Rucker’s confidence in his righty was rewarded when Westbrook induced a groundball to Zack Carpin at third. He stepped on the bag and fired across the diamond to Varone for another double play.
Westbrook carried his momentum into the sixth when he worked a one-two-three inning against the four, five and six hitters of Lancaster. He’d given himself a shot to finish the game against the bottom of the Legends’ order.
His cutter was looked at for strike three and the first out of the seventh. Then he walked the next batter before getting a popout to Lukas. With the Victor crowd in full voice and the Blue Devils bench all on their feet, Westbrook and Lancaster’s leadoff man, Kyle Backert, worked to a full count. Westbrook, who’d been able to last as long as he had on Saturday because he had control of his non-fastball pitches for the whole game, went to the well once more.
He threw a slider that Backert swung and missed on. The players near Lancaster’s dugout didn’t move and stared at the ground. Victor’s reserves burst out of their dugout to go celebrate with Westbrook. The senior had given his team one more week to play.
“Kinda felt like I needed to throw the strike there at the end,” Westbrook said. “I couldn’t walk him. Just worked out well.”
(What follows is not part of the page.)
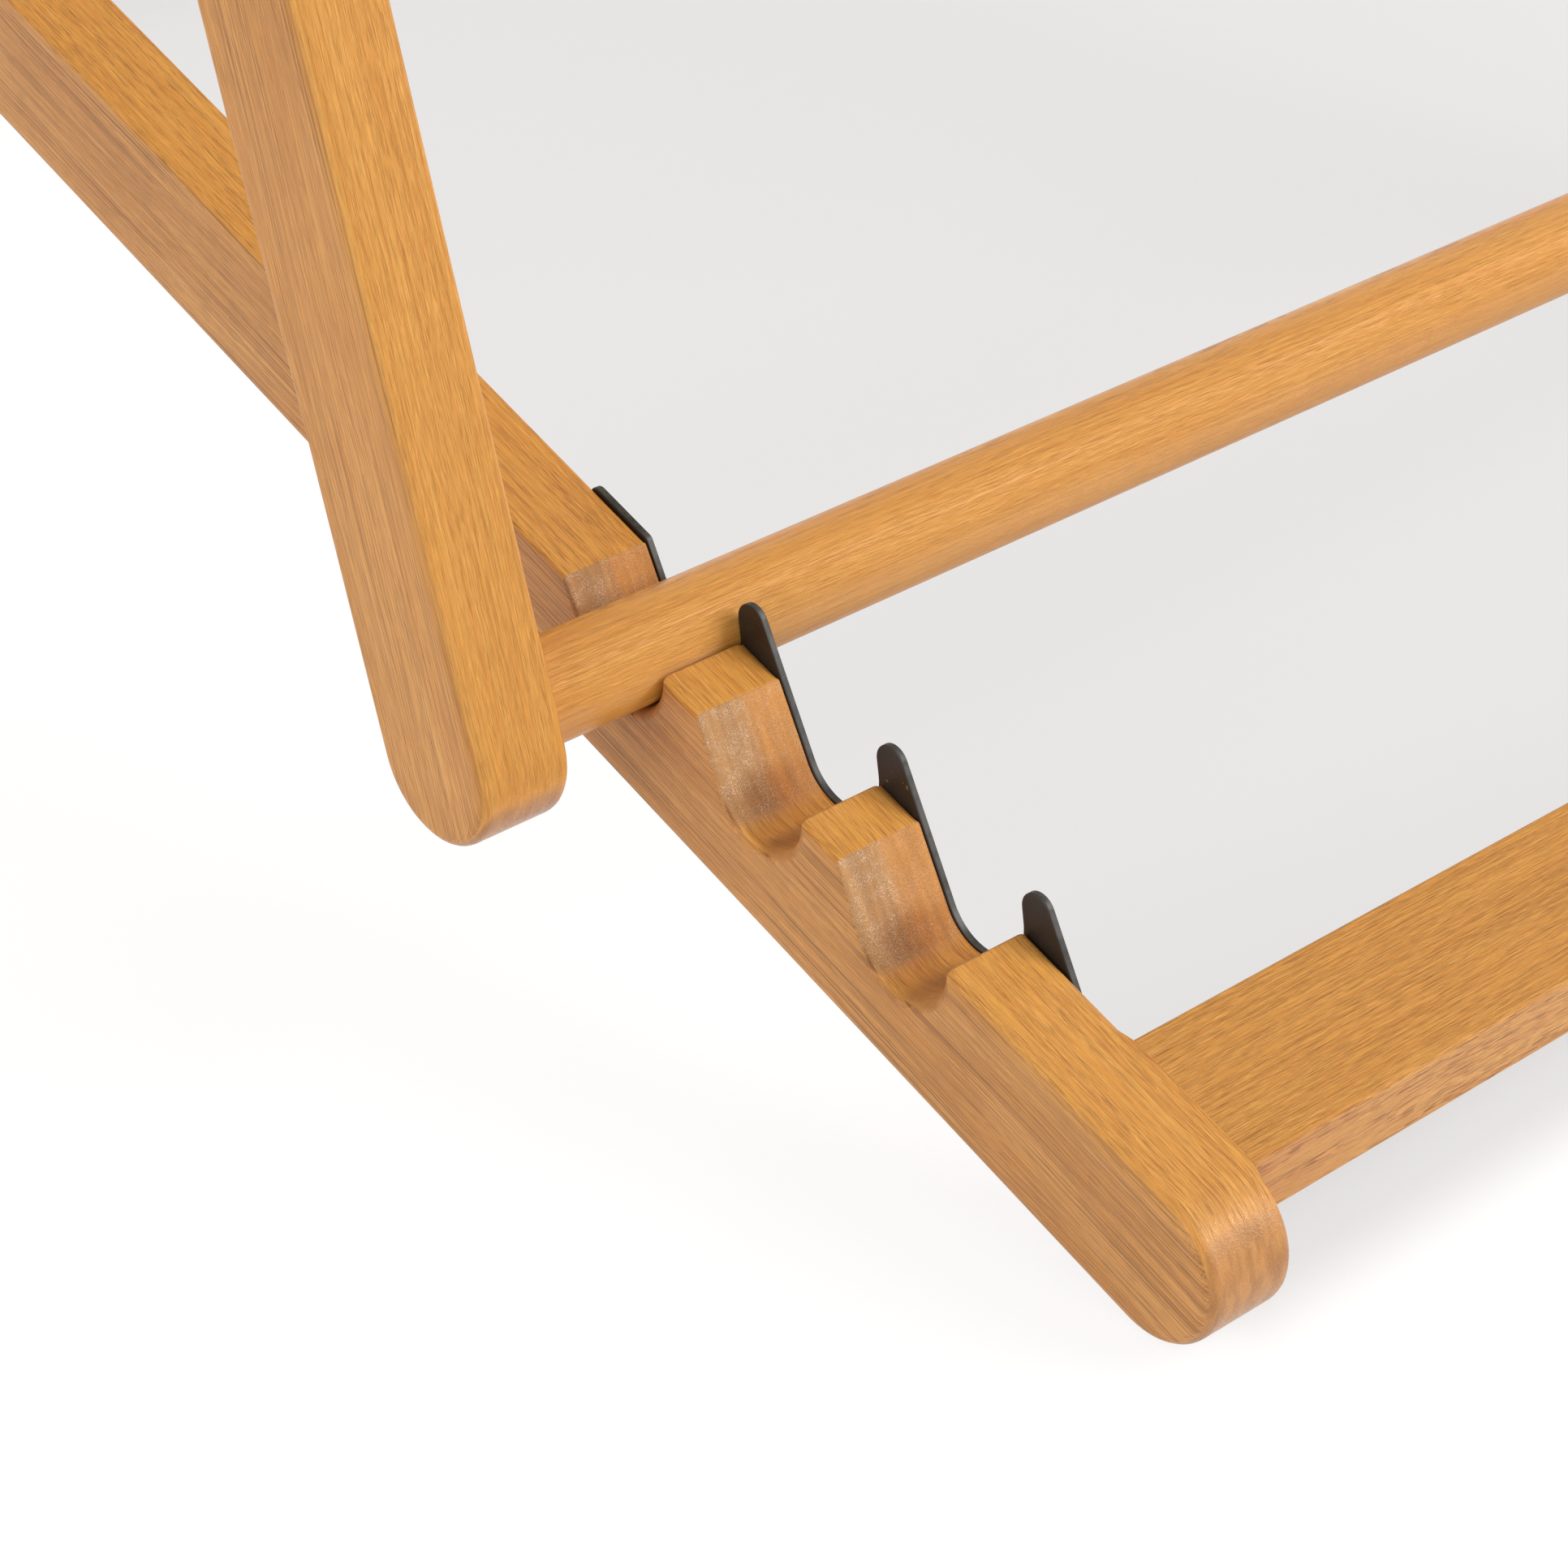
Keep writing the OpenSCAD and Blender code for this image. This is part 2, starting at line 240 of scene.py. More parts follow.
# ---------------------------------------------------------------- oiled hardwood
FLAT_DEEP, FLAT_LIGHT, FLAT_PORE = srgb(223, 150, 61), srgb(232, 166, 76), srgb(142, 82, 36)
# the sides' two tones are a darker, browner copy of the flat faces' tones: painted shade
SHADED_SIDE_DEEP, SHADED_SIDE_LIGHT = srgb(207, 141, 69), srgb(220, 157, 85)
SIDE_LINE, SIDE_HAIR, SIDE_PORE = srgb(151, 97, 43), srgb(148, 94, 41), srgb(118, 72, 34)
END_LIGHT, END_DEEP, END_PORE = srgb(201, 140, 75), srgb(176, 118, 62), srgb(142, 90, 48)
RAW_HEART, RAW_SAP = srgb(212, 146, 76), srgb(188, 140, 89)
# the whitish specks on the milled ramps are a painted sparkle of highlight
RAW_SPARKLE, RAW_PIT = srgb(240, 220, 198), srgb(156, 104, 60)
# how dark the notches get: partly painted shade in their hollows, partly burnish
SHADE_AND_BURNISH = (0.56, 0.42, 0.27, 1)

# The timber's noises. Each is its cycles per metre (along the grain, across the rings, along the rings),
# its detail and its roughness, and for a feature also the two values between which it fades in.
SWAY = (7, 34, 40), 2, 0.5
RING, RING_FADE = ((9, 2500, 160), 0, 0.5, 0.54, 0.60), ((10, 260, 90), 1, 0.5, 0.36, 0.62)
HAIR = (34, 4300, 500), 0, 0.5, 0.54, 0.62
ZONE = (16, 240, 240), 1, 0.5, 0.40, 0.58
DASH, FINE_DASH = ((165, 2250, 2250), 0, 0.5, 0.58, 0.62), ((170, 3500, 3500), 0, 0.5, 0.58, 0.65)
FIBRE = (110, 4600, 4600), 1, 0.6
TONE = (15, 130, 130), 2, 0.6, 0.28, 0.72
SMUDGE = (60, 130, 420), 3, 0.6, 0.34, 0.70
SPECK = (4600, 4200, 4200), 1, 0.6
STRIP = (26, 40, 380), 2, 0.6, 0.30, 0.70
# patches in which the ramps' painted sparkle gathers
SPARKLE_PATCHES = (140, 320, 260), 2, 0.6, 0.36, 0.66
PEBBLE = (1500, 1500, 1500), 1, 0.6

# the rings' bow per metre and sway in metres, and the share of the sway that quarter-sawn sides show
RING_BOW, RING_SWAY, STRAIGHT_SWAY = 9.0, 0.015, 0.4
# roughness: oiled faces, what a dash adds, milled ramps, and the round ends' highest and lowest
OILED, MATT, MILLED_MATT, UNPOLISHED, POLISHED = 0.40, 0.12, 0.72, 0.32, 0.13


def grain_group():
    """Solid texture of oiled hardwood. Vector is (along the grain, across the rings, along the rings) in
    metres and Facing is the surface's normal in the same frame. Quarter is how far the board's sides show
    straight quarter-sawn lines and a darker, browner tone, which is painted shade. Pores is how strong its
    dark dashes are, Milled is 1 where a cut across the grain was left unsanded, and Sap is 1 on its pale
    half.
    The last input is how dark the notches are: partly painted shade in their hollows and partly burnish."""
    tree = bpy.data.node_groups.new("hardwood_grain", "ShaderNodeTree")
    sockets = {"INPUT": (("Vector", "Vector"), ("Facing", "Vector"), ("Quarter", "Float"),
                         ("Pores", "Float"), ("Milled", "Float"), ("Sap", "Float"), ("ShadeAndBurnish", "Float")),
               "OUTPUT": (("Colour", "Color"), ("Roughness", "Float"), ("Height", "Float"))}
    for in_out, pairs in sockets.items():
        for name, kind in pairs:
            tree.interface.new_socket(name, in_out=in_out, socket_type="NodeSocket" + kind)
    k = Nodes(tree)
    given = tree.nodes.new("NodeGroupInput").outputs
    out = tree.nodes.new("NodeGroupOutput").inputs
    place, milled, sap = given["Vector"], given["Milled"], given["Sap"]
    toward_u, _, toward_t = k.separate(given["Facing"])
    facing_u, facing_t = k.math("ABSOLUTE", toward_u), k.math("ABSOLUTE", toward_t)

    def raw_noise(where, per_metre, detail, rough):
        return k.noise(k.scaled(where, per_metre), detail=detail, rough=rough)

    def feature(where, per_metre, detail, rough, start, full, low=0.0, high=1.0):
        return k.span(raw_noise(where, per_metre, detail, rough), start, full, low, high)

    # the rings bend along the plank, so a flat-sawn face shows long arches
    u, r, t = k.separate(place)
    sway = k.times(k.minus(raw_noise(place, *SWAY), 0.5), RING_SWAY)
    bent = k.combine(u, k.plus(r, k.times(t, t, RING_BOW), sway), t)

    # growth rings, seen edge on along the quarter-sawn sides: straight lines that fade in and out
    straight = k.combine(u, k.plus(r, k.times(sway, STRAIGHT_SWAY)), t)
    ring = k.times(feature(straight, *RING), feature(straight, *RING_FADE, 0.35))
    hair = feature(straight, *HAIR)
    # pores: dark dashes along the grain, crowded in some rings and rare in others
    zone = feature(bent, *ZONE, 0.30)
    dash = k.times(feature(bent, *DASH), zone, given["Pores"])
    fine = k.times(feature(bent, *FINE_DASH), given["Pores"])
    fibre = raw_noise(bent, *FIBRE)
    tone = feature(bent, *TONE)

    side = k.times(k.span(facing_t, 0.70, 0.86), given["Quarter"])
    end = k.span(facing_u, k.mix_value(milled, 0.42, 0.10), k.mix_value(milled, 0.62, 0.40))

    # flat-sawn faces: warm orange with dark dashes
    flat = k.mix(tone, FLAT_DEEP, FLAT_LIGHT)
    flat = k.mix(k.times(fine, k.mix_value(zone, 0.12, 0.46)), flat, FLAT_PORE)
    flat = k.mix(k.times(dash, 0.84), flat, FLAT_PORE)
    # quarter-sawn sides, picked by the normal: a darker, browner copy of the wood, which is painted shade,
    # with the straight lines of the grain
    quarter = k.mix(tone, SHADED_SIDE_DEEP, SHADED_SIDE_LIGHT)
    quarter = k.mix(k.times(ring, 0.80), quarter, SIDE_LINE)
    quarter = k.mix(k.times(hair, 0.50), quarter, SIDE_HAIR)
    quarter = k.mix(k.times(fine, 0.22), quarter, SIDE_PORE)
    # sanded end grain: soft smudges along the rings
    speck = raw_noise(place, *SPECK)
    sanded = k.mix(feature(place, *SMUDGE), END_LIGHT, END_DEEP)
    sanded = k.mix(k.times(k.span(speck, 0.44, 0.30), 0.30), sanded, END_PORE)
    # milled ramps: granular, paler on the sapwood half, with whitish specks that are a painted sparkle of
    # highlight
    raw = k.mix(k.times(sap, k.span(tone, 0, 1, 0.75, 1.0)), RAW_HEART, RAW_SAP)
    sparkle = k.times(k.span(speck, 0.50, 0.68), k.plus(k.times(feature(place, *SPARKLE_PATCHES), 0.62), 0.12))
    raw = k.mix(k.times(sparkle, k.span(sap, 0, 1, 0.45, 1.0)), raw, RAW_SPARKLE)
    raw = k.mix(k.times(k.span(speck, 0.48, 0.32), 0.50), raw, RAW_PIT)
    raw = k.shade(raw, feature(place, *STRIP, 0.86, 1.10))
    cut = k.mix(k.times(milled, k.span(toward_u, -0.05, 0.12)), sanded, raw)

    colour = k.shade(k.mix(side, flat, quarter), k.span(fibre, 0.30, 0.70, 0.96, 1.04, smooth=False))
    colour = k.mix(end, colour, cut)
    # darker notch bottoms, partly painted shade and partly burnish, and most of all a painted shadow
    # crescent on their outer rim
    painted_rim_shadow = k.times(k.span(facing_t, 0.74, 0.82), k.span(facing_t, 0.95, 0.90),
                  k.span(given["ShadeAndBurnish"], 0.40, 0.53, 0.0, 1.6))
    shade_and_burnish = k.times(given["ShadeAndBurnish"], k.span(speck, 0.3, 0.7, 1.0, 0.75),
                     k.math("MAXIMUM", k.span(facing_t, 0.66, 0.20, 0.3, 1.0), painted_rim_shadow))
    k.link(k.mix(shade_and_burnish, colour, k.shade(colour, SHADE_AND_BURNISH)), out["Colour"])

    pebbles = raw_noise(place, *PEBBLE)
    polished = k.span(k.plus(speck, pebbles), 0.80, 1.15, UNPOLISHED, POLISHED)
    sheen = k.mix_value(k.span(facing_u, 0.26, 0.44), OILED, polished)
    sheen = k.mix_value(k.times(end, milled), sheen, MILLED_MATT)
    k.link(k.plus(sheen, k.times(dash, MATT), k.times(k.minus(fibre, 0.5), MATT)), out["Roughness"])

    pores = k.plus(k.times(dash, -0.9), k.times(fine, -0.5), k.times(hair, -0.25), k.times(fibre, 0.35))
    crumbs = k.plus(k.times(speck, k.mix_value(milled, 1.0, 2.2)), k.times(pebbles, 1.4))
    k.link(k.mix_value(k.span(facing_u, 0.26, 0.52), pores, crumbs), out["Height"])
    return tree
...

https://twitter.com/Wheyen3/status/1003058958033211393
Following the game, Victor received its Far West Regional champion plaque near the first-base line. Westbrook was not the player who was handed the plaque by the Section V official. But the Blue Devil who did turned and quickly found Westbrook and handed it to him.
Only then was the Far West Regional champion plaque raised into the air. Only then did Victor get to celebrate the complete game thrown by Westbrook. Only then could the Blue Devils bask in the fact that they get to play baseball for another week.
“Best feeling in the world,” Rosso said. “Just to keep practicing and playing with my friends and my school, just making my school proud. It feels amazing.”